_Your goal_: Please output the lines shown below exactly as they appear.

___ Dataset excerpt ___

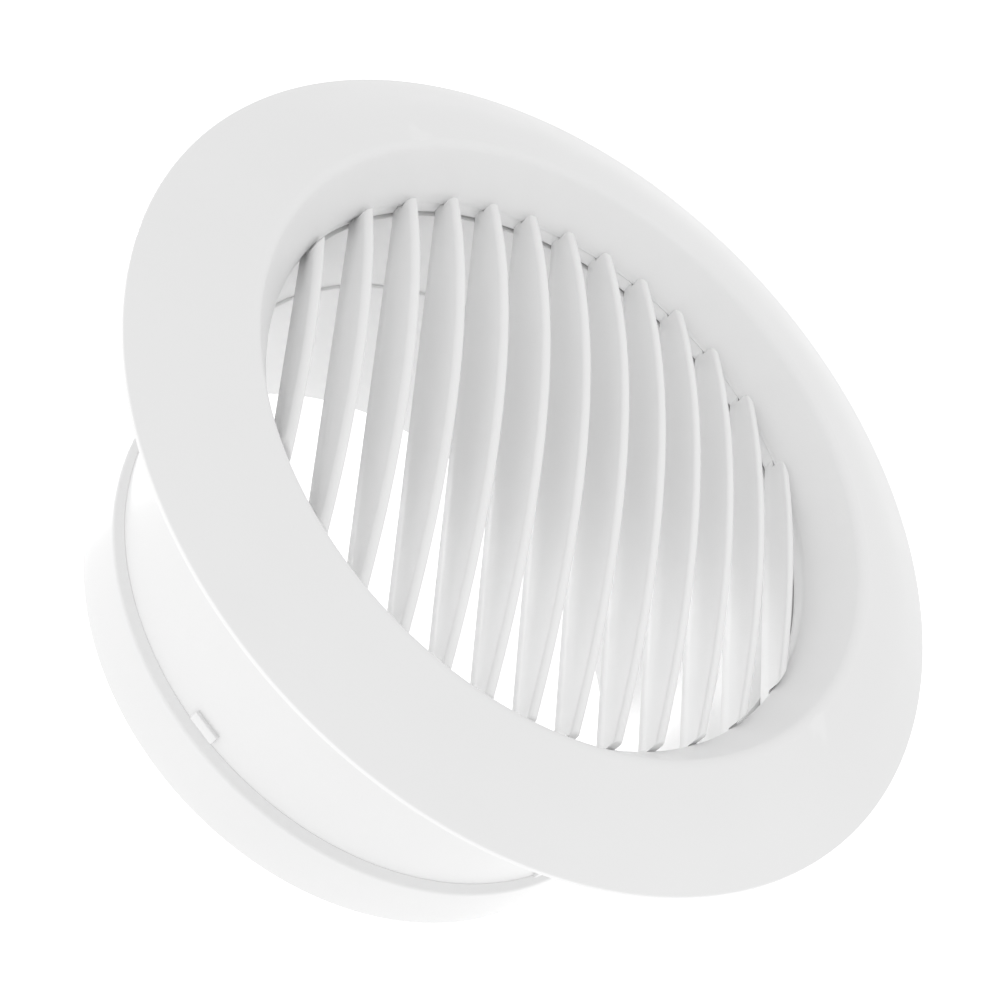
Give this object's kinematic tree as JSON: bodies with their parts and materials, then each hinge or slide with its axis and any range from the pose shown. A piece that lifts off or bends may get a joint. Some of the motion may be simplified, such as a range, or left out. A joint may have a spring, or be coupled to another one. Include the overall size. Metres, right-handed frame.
{
  "type": "louvred vent grille",
  "caption": "Round louvred vent grille with a domed flange and a duct spigot. Its louvre insert turns in the opening to aim the air.",
  "frame": {"origin": "centre of the rear rim of the spigot, which the grille stands on with its face up", "axes": "+Z along the spigot's axis, out of the grille's face; +Y along the louvres; +X across them"},
  "size_m": [0.14, 0.14, 0.0651],
  "materials": {
    "face_plastic": "white ABS moulding, satin to gloss",
    "spigot_plastic": "white ABS moulding, gloss",
    "louvre_plastic": "white ABS moulding, satin"
  },
  "bodies": {
    "housing": {"face_frame": "face_plastic", "spigot_tube": "spigot_plastic", "rear_collar": "spigot_plastic"},
    "louvres": {"louvre_ring": "louvre_plastic", "louvre_01": "louvre_plastic", "louvre_02": "louvre_plastic", "louvre_03": "louvre_plastic", "louvre_04": "louvre_plastic", "louvre_05": "louvre_plastic", "louvre_06": "louvre_plastic", "louvre_07": "louvre_plastic", "louvre_08": "louvre_plastic", "louvre_09": "louvre_plastic", "louvre_10": "louvre_plastic", "louvre_11": "louvre_plastic", "louvre_12": "louvre_plastic", "louvre_13": "louvre_plastic"}
  },
  "joints": [
    {"name": "louvre_turn", "type": "hinge", "parent": "housing", "child": "louvres", "pos_m": [0, 0, 0.05275], "axis": [0, 0, 1], "continuous": true}
  ]
}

___

_Full response_:
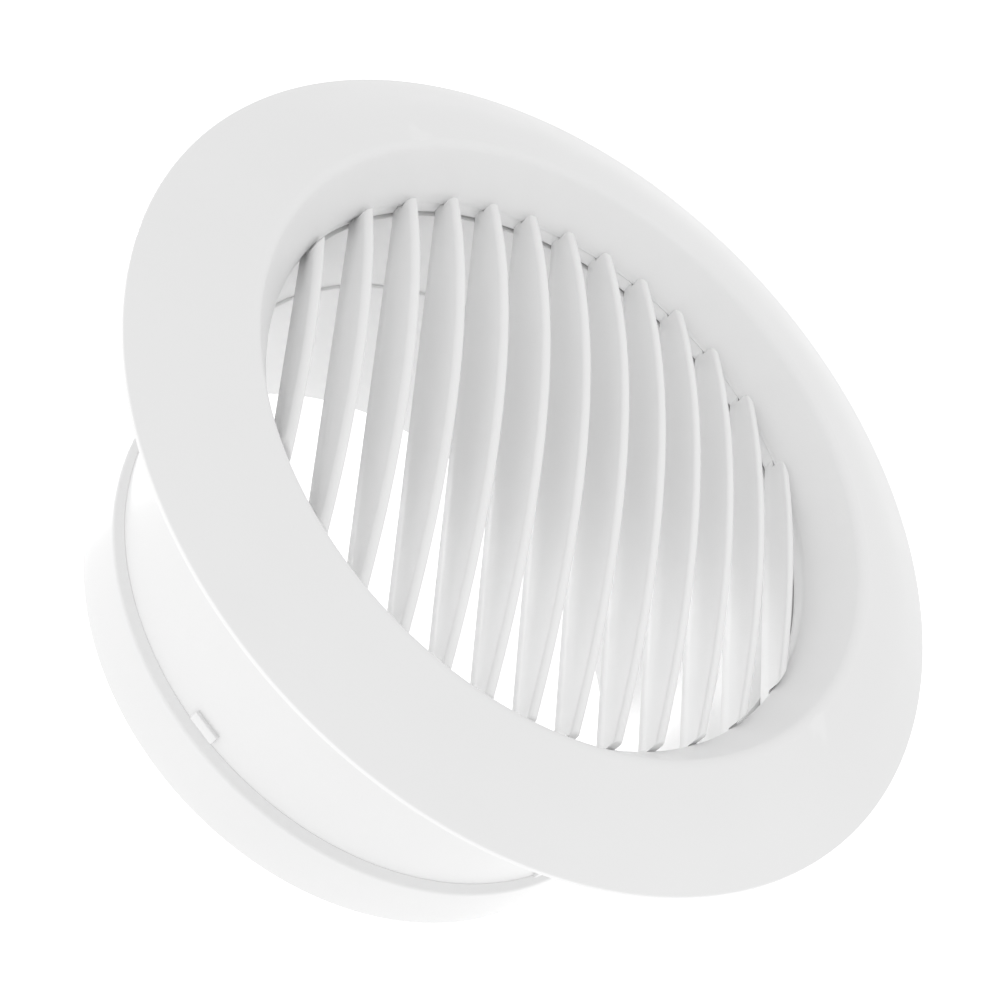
Give this object's kinematic tree as JSON: bodies with their parts and materials, then each hinge or slide with its axis and any range from the pose shown. A piece that lifts off or bends may get a joint. Some of the motion may be simplified, such as a range, or left out. A joint may have a spring, or be coupled to another one. Include the overall size. Metres, right-handed frame.
{
  "type": "louvred vent grille",
  "caption": "Round louvred vent grille with a domed flange and a duct spigot. Its louvre insert turns in the opening to aim the air.",
  "frame": {"origin": "centre of the rear rim of the spigot, which the grille stands on with its face up", "axes": "+Z along the spigot's axis, out of the grille's face; +Y along the louvres; +X across them"},
  "size_m": [0.14, 0.14, 0.0651],
  "materials": {
    "face_plastic": "white ABS moulding, satin to gloss",
    "spigot_plastic": "white ABS moulding, gloss",
    "louvre_plastic": "white ABS moulding, satin"
  },
  "bodies": {
    "housing": {"face_frame": "face_plastic", "spigot_tube": "spigot_plastic", "rear_collar": "spigot_plastic"},
    "louvres": {"louvre_ring": "louvre_plastic", "louvre_01": "louvre_plastic", "louvre_02": "louvre_plastic", "louvre_03": "louvre_plastic", "louvre_04": "louvre_plastic", "louvre_05": "louvre_plastic", "louvre_06": "louvre_plastic", "louvre_07": "louvre_plastic", "louvre_08": "louvre_plastic", "louvre_09": "louvre_plastic", "louvre_10": "louvre_plastic", "louvre_11": "louvre_plastic", "louvre_12": "louvre_plastic", "louvre_13": "louvre_plastic"}
  },
  "joints": [
    {"name": "louvre_turn", "type": "hinge", "parent": "housing", "child": "louvres", "pos_m": [0, 0, 0.05275], "axis": [0, 0, 1], "continuous": true}
  ]
}